Women who receive radiation after a lumpectomy for breast cancer have better, long-term survival odds than those who forego this treatment, a British study has found.
The study revisited information on 42,000 women who had participated in 78 randomized trials around the world comparing different breast cancer treatments. The analysis was conducted by the Early Breast Cancer Trialists' Collaborative Croup.
The risk of having a local recurrence was 7% for women who had radiation versus 26% for women who did not. All of the women had first had breast-conserving surgery.
At the 15-year mark, 30.5% of the women who had radiation died versus 35.9% of the women who had not undergone radiation.
Radiation also reduced the risk of a local recurrence and improved the long-term survival for women whose cancer had spread to the lymph nodes in the armpit. The five-year risk of a local recurrence after mastectomy and surgery to the armpit was 60/o for the women who had radiation versus 23% for those who did not. The 15-year death rate was 54.7% for those who had radiation and 60.1% for those who did not.
Lumpectomy, or breast-conserving surgery, removes the tumor plus a margin of normal tissue around it, and can be performed if the cancer has not spread widely. Unfortunately, the procedure sometimes leaves some rogue cancer cells behind, which can result in a recurrence. Therefore, women who have the option of a lumpectomy often choose a mastectomy (removal of the entire breast) out of fear of such a recurrence-although the odds of survival are the same between the two procedures.
Previous research had shown that administering radiation after surgery reduces the risk of a local recurrence. However, it had been unclear if longer term, 15-year survival rates were affected by radiation treatments soon after surgery.

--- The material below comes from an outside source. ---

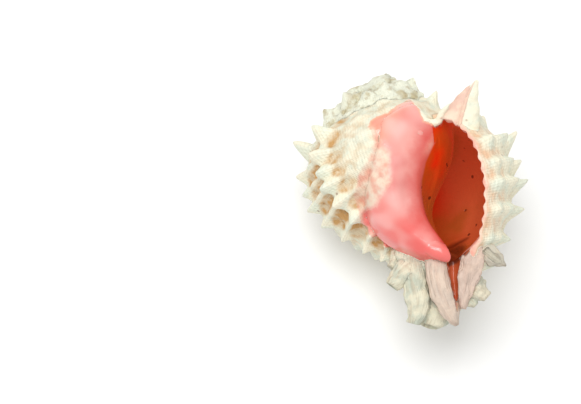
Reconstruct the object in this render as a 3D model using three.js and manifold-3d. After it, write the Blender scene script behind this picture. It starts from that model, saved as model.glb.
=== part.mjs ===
// A spiny sea-snail shell (murex kind), lying on its back with the mouth up.
// It grew as one piece, so it is one body. Millimetres, +Z up.
//
// The shell is first built round its own coiling axis: apex up, mouth facing -Y. Going back
// along the coil from the lip every size shrinks by one rule towards the apex. At the end
// the finished body is laid down and put on the floor.
import * as THREE from 'three';
import Module from 'manifold-3d';

const wasm = await Module();
wasm.setup();

const rad = (degrees) => degrees * Math.PI / 180;

// ---- sizes that drive the shell --------------------------------------------------
const APEX = 93;                 // height of the apex above the foot of the columella
const WHORL = 1.64;              // growth in one full turn
const LIP = rad(-44);            // azimuth of the lip
const MOUTH_TILT = rad(14);      // stations of the mouth are given up a plane tilted by this
// radius and depth below the apex of the last whorl at the lip, shoulder to canal
const PROFILE = [
  [24.5, 27], [31, 30], [37.5, 35.5], [41.8, 42.5], [43.5, 50.5], [42.7, 60.5],
  [39, 70.5], [33, 79], [25, 86.5], [18.5, 92.5], [13.5, 98], [10.5, 102.5],
];
// rows of spines: degrees back from the lip, strength
const ROWS = [
  [9, 0.45], [27, 0.75], [46, 1.4], [112, 1.1], [152, 0.55], [190, 0.45], [222, 0.85],
  [258, 0.95], [296, 0.6], [340, 0.6], [380, 0.9], [420, 0.7], [462, 0.8], [505, 1],
  [548, 1.1], [592, 1.1], [640, 1.2], [690, 1.3], [745, 1.3], [800, 1.3], [860, 1.3],
];
// spiral cords that carry them: depth below the apex, spine height
const CORDS = [
  [35.5, 6.5], [46.5, 5.2], [55, 3.8], [62.5, 5.2], [71.5, 4.8], [80.5, 4.4], [89, 5],
  [96.5, 4.5],
];
const WORN_FROM = 400;           // rows older than this are worn down to knobs
const LONG_ROW = 222;            // the row whose spine on the shoulder is a long blunt horn
const LEANING_TO = 60;           // rows younger than this lean towards the apex
const CRUST = 2.4;               // thickness of the old growth over the worn whorls
const ROW_RELIEF = 2;            // height of the swelling under a row of spines
const WALL = 3.2;                // thickness of the last whorl's wall
const LIP_WALL = 2;              // thickness at the lip
const HOLLOW_TURN = 260;         // degrees the hollow reaches back from the lip
const OLDEST = 1150;             // degrees back from the lip to the first whorl kept
const STRETCHES = [0, 160, 330, 520, 760, OLDEST]; // the coil is built in stretches
const PROFILE_STEPS = 18;

// columella side of the hollow, foot to shoulder: radius and depth below the apex
const COLUMELLA = [
  [15.5, 84], [11.5, 80], [10.2, 72], [10, 65], [12.5, 59.5], [18.5, 53], [23.8, 46.5],
  [26.4, 40], [27.6, 34],
];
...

For some women, the current research may offer some clarity. "The findings fit in well with previous research, and provide definite answers where previously there was uncertainty," explains study coauthor Sarah Darby, a professor of medical statistics at the University of Oxford's Clinical Trial Service Unit in the United Kingdom.
"It is now clear that radiotherapy saves lives in women who have had breast-conserving surgery and in women whose cancer has substantial spread to the armpit, even if they have already had a mastectomy," Darby says.
According to the authors, it probably makes little sense to offer radiation to women who have already been cancer-free for several years. It might be worth considering, however, in women who had lumpectomy for breast cancer or mastectomy for cancer that had spread to the lymph nodes within the past year or so
"It's important to treat breast cancer thoroughly from the beginning," notes Dr. B. Jay Brooks, Jr., who is chairman of hematology/oncology at the Ochsner Clinic Foundation in Baton Rouge, Louisiana. "If not, it increases the risk of local failure and, if that happens, it puts a woman at high risk of that cancer becoming metastatic."
Brooks stresses that radiation is not the only advance for women who have breast cancer. Hormone therapy, such as tamoxifen and aromatase inhibitors, are also radically decreasing risk, he says.